Backlog barely shifts


But the latest figures continue to paint a bleak picture, with nearly 20,000 more uncompleted Crown Court cases than prior to the pandemic. In February 2020, the last full month before Covid restrictions were put in place, the backlog stood at 39,218. After that, it increased month by month, dipping marginally in July 2021, to 58,188.


So, if courtrooms are available, with judges apparently working flat out, why is the Crown Court backlog barely shifting?


A glance at the official daily court listings may provide a clue. A snapshot of cases due to be heard on Wednesday September 22 indicates that although the majority of courts were busy a significant number remained unoccupied. For example, at Southwark Crown Court in south London, four courts out of 17 were empty, including one of Southwark’s Nightingale courtrooms at Prospero House.


At Leeds Crown Court, five of the 16 courtrooms were unused, among them Court 1 at the temporary facility, Leeds Cloth Hall. At Cardiff and Newport Crown Court, two of the 12 courts were “not sitting”.


Many other courts across England and Wales listed only those courtrooms where cases were scheduled to take place, which suggests that a number of courtrooms that weren’t on the list were also not in use.


Of course, this was one day selected at random; it was not a scientific study, but without any published data-set on court occupancy rates it is the best indicator we have of the usage of criminal courts.

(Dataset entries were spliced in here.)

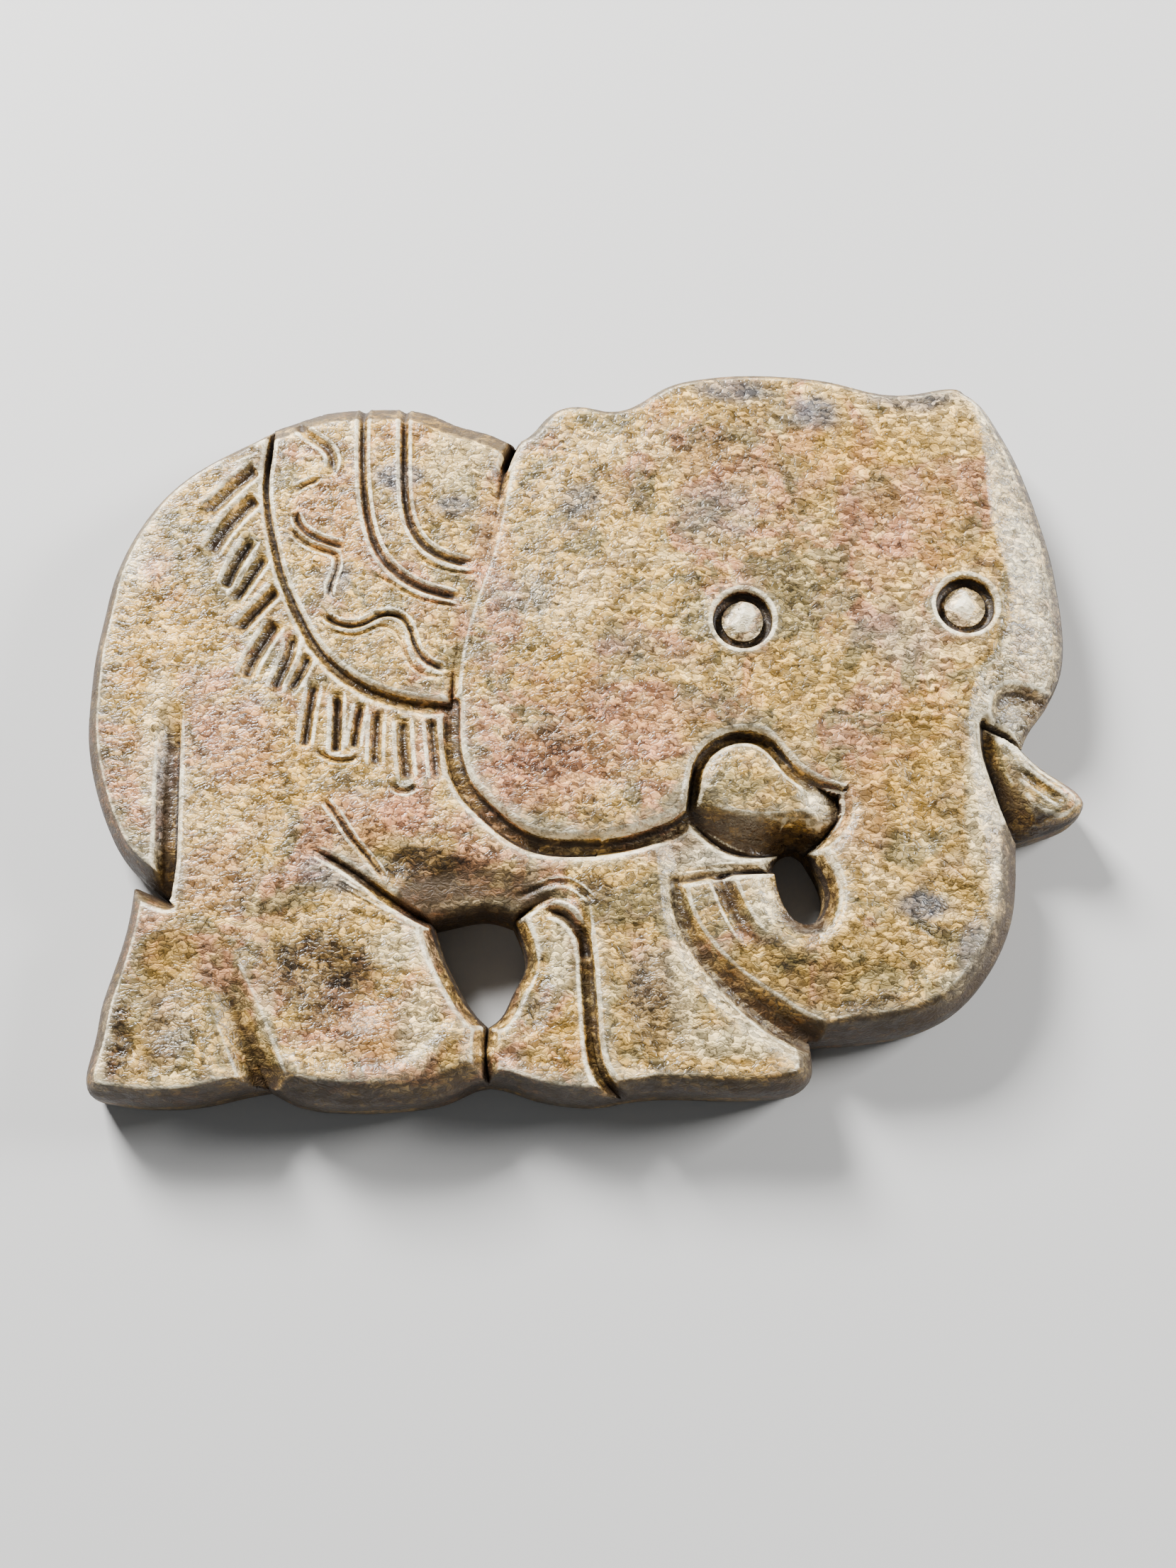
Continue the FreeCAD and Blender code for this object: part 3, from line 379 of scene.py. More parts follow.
PATCH_TONES = {
    "gold_patch": "#c4923c", "pink_patch": "#ad7456", "cream_and_highlight_patch": "#efd9a6", "grey_patch": "#66666a",
    "rust_patch": "#5e321c", "brown_stain_and_shade_patch": "#3f2d1b",
}
PATCH_CORE = 0.6      # share of a cloud's half-width inside which it is at full strength
PATCH_END = 1.4       # share at which it has faded away


# ---- curves and distances ----

NOISE_CELLS = 64      # the noise repeats after this many cells


def smooth_line(points, step):
    """Evenly spaced points on the natural cubic spline through the given points."""
    points = np.array(points, float)
    if len(points) == 2:
        count = max(2, int(np.hypot(*(points[1] - points[0])) / step) + 1)
        return points[0] + np.linspace(0, 1, count)[:, None] * (points[1] - points[0])
    knots = np.concatenate([[0], np.cumsum(np.hypot(*np.diff(points, axis=0).T))])
    gaps = np.diff(knots)
    size = len(points)
    system = np.eye(size)
    target = np.zeros((size, 2))
    slopes = np.diff(points, axis=0) / gaps[:, None]
    for i in range(1, size - 1):
        system[i, i - 1:i + 2] = gaps[i - 1], 2 * (gaps[i - 1] + gaps[i]), gaps[i]
        target[i] = 6 * (slopes[i] - slopes[i - 1])
    bend = np.linalg.solve(system, target)
    places = np.linspace(0, knots[-1], max(3, int(knots[-1] / step) + 1))
    piece = np.clip(np.searchsorted(knots, places, side="right") - 1, 0, size - 2)
    low = (places - knots[piece])[:, None]
    high = (knots[piece + 1] - places)[:, None]
    gap = gaps[piece][:, None]
    curve = (bend[piece] * high ** 3 + bend[piece + 1] * low ** 3) / (6 * gap)
    curve += (points[piece] / gap - bend[piece] * gap / 6) * high
    curve += (points[piece + 1] / gap - bend[piece + 1] * gap / 6) * low
    return curve


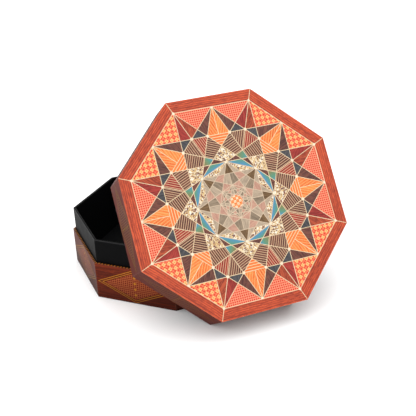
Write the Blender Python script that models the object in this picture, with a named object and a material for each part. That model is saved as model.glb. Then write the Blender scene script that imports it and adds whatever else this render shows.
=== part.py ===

‘Extraordinary state of affairs’


Barristers are clear that shortages of staff are one factor which lie behind these “idle courts”. They’re hoping that an independent review of criminal legal aid, to be published in the coming months, will lead to increased funding, ensuring that cases aren’t delayed for lack of lawyers.


The Lord Chief Justice, Lord Burnett of Maldon - who’s the head of the judiciary in England and Wales - has also voiced concerns about shortages - of judges and, in particular, court staff employed by HMCTS. In June, he said it was a “quite extraordinary state of affairs” that HMCTS pays less than “many other departments and agencies”. The salary difference is estimated by officials to be about £3,000. Speaking at a district judges’ seminar, Lord Burnett said: “It is no surprise that a longstanding problem faced by HMCTS has been that it recruits staff, it trains them and then loses them to another department or agency paying significantly more at the same grade.”


The MoJ says it has recruited 1,600 court staff in the last 18 months and is raising the judicial mandatory retirement age from 70 to 75 which could increase the pool of judges by 400 over ten years. The department insists there is “no evidence” a shortage of barristers is affecting the courts backlog - but it acknowledges there are “challenges”.


If today’s principal challenge is to bring down the backlog in the Crown Courts, so that victims, defendants and witnesses have their cases heard promptly, arguably the greatest challenge in the years ahead is dealing with a potential rise in prosecutions, as the recruitment of 20,000 extra police officers is expected to lead to more arrests and charges. Our research showed that without significant investment court backlogs will reach unmanageable levels by 2024 and we are doing further research to explore how court caseloads could be eased.


Investment in laptops, Wifi and temporary court buildings is of course welcome. But it is also vital that there is sustained funding in people. Without them, our courts won’t be able to function.